Although the Nifty is still over 650 points away from last Tuesday's high of 26,341, the trend appears to be upwards with every dip over the last two sessions getting bought into. However, one needs to still be mindful of the fact that the Nifty has still made a lower high and a lower low on the chart for yet another day, and that streak will first have to be broken for the index to sustain at higher levels.
The bulls would take heart from the fact that the Nifty ended near the day's high on Friday after falling below the 25,500 mark. Thursday's high of 25,757, followed by Wednesday's high of 25,818 are the first two levels to watch on the upside, followed by the next important mark of 26,000, which could act as a make-or-break level for the index this week. On the downside, no prizes for guessing, but the 25,500 mark continues to remain the most important level.
With the earnings season in its final legs, all eyes will be on how the index constituents perform as a long list of companies will be reporting their results in the upcoming week, including Hindalco, ONGC, among others. You can check that entire list here. The market will once again look for directional cues once the earnings come to an end.
"The index has been consolidating over the last few sessions. On the lower end, support is placed at 25,500, while on the higher end, resistance is seen around 25,700. In the short term, the index is likely to remain range-bound between 25,500 and 25,700. A decisive breakout on either side of this range could trigger a directional move," Rupak De of LKP Securities said.
According to Nagaraj Shetti of HDFC Securities, "The huge opening upside gap of 3rd Feb is still partially filled after four sessions its formation.
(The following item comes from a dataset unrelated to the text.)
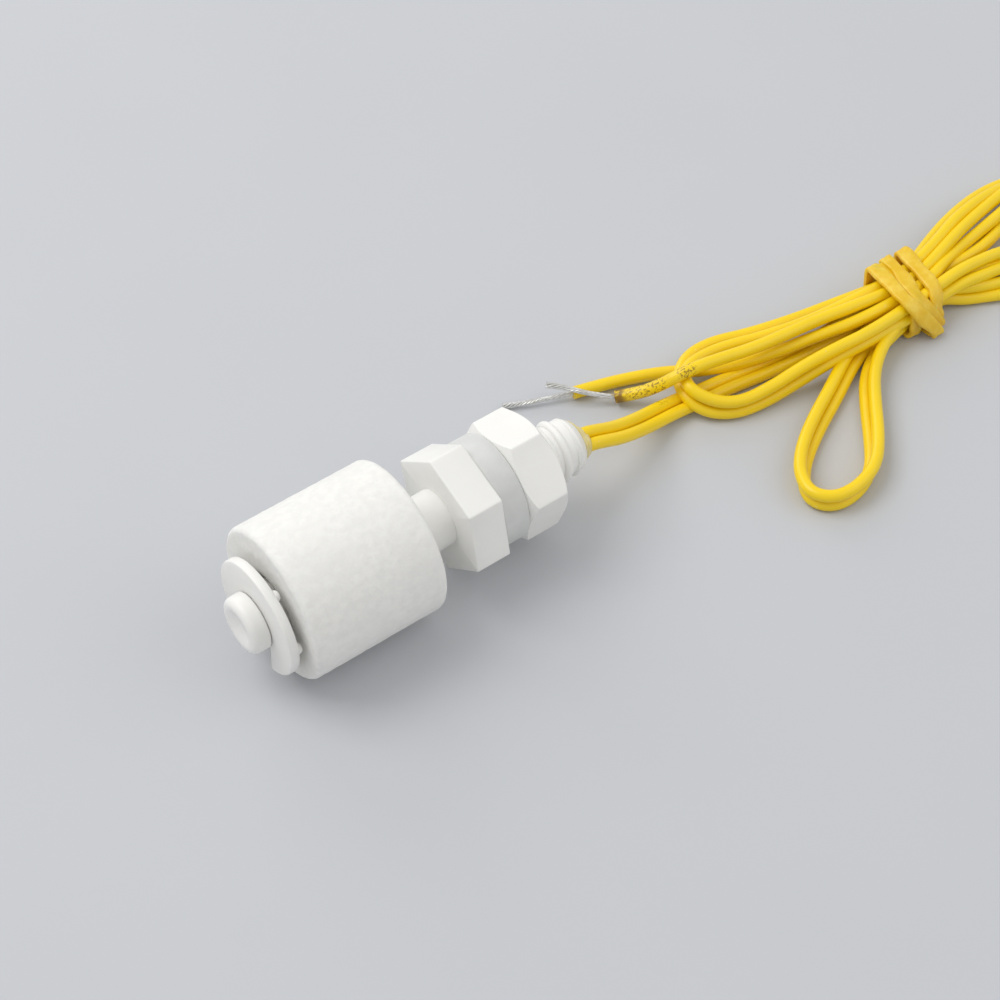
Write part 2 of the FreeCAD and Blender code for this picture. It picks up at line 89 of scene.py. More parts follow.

If this gap remains partially filled for the next couple of sessions, then that could be considered as a 'bullish runaway gap', which is more often formed in the middle of uptrend. Hence, a sustainable move above 25,800 could pull Nifty towards 26,000 and next 26,350 levels in the near-term. Immediate support is placed at 25,500."
The other positive aspect of the market would be the resilience shown by the Nifty Bank last week and despite every single dip that occurred, the index managed to close above the mark of 60,000, consecutively, for the last four trading sessions. That level remains key for the index to hold, as the record high made last week, of 61,764, still remains some distance away.
Sudeep Shah of SBI Securities believes that for the Nifty Bank, the immediate resistance is placed in the 60,300 – 60,400 zone, making it a crucial supply area to watch. Any sustained move above this zone could lead to Index continuing its up move on the upside towards 60,800, followed by 61,200 in the near term. On the downside, the 20-day EMA zone of 59,700 – 59,600 zone is likely to act as a strong support.
"The Nifty Bank setup suggests a buy-on-dips strategy can be considered as long as the index sustains above the crucial 59,500 mark. On the downside, immediate support is placed near 59,800 levels, while resistance is seen around the 60,800 zone, where some profit booking may emerge," said Vatsal Bhuva of LKP Securities.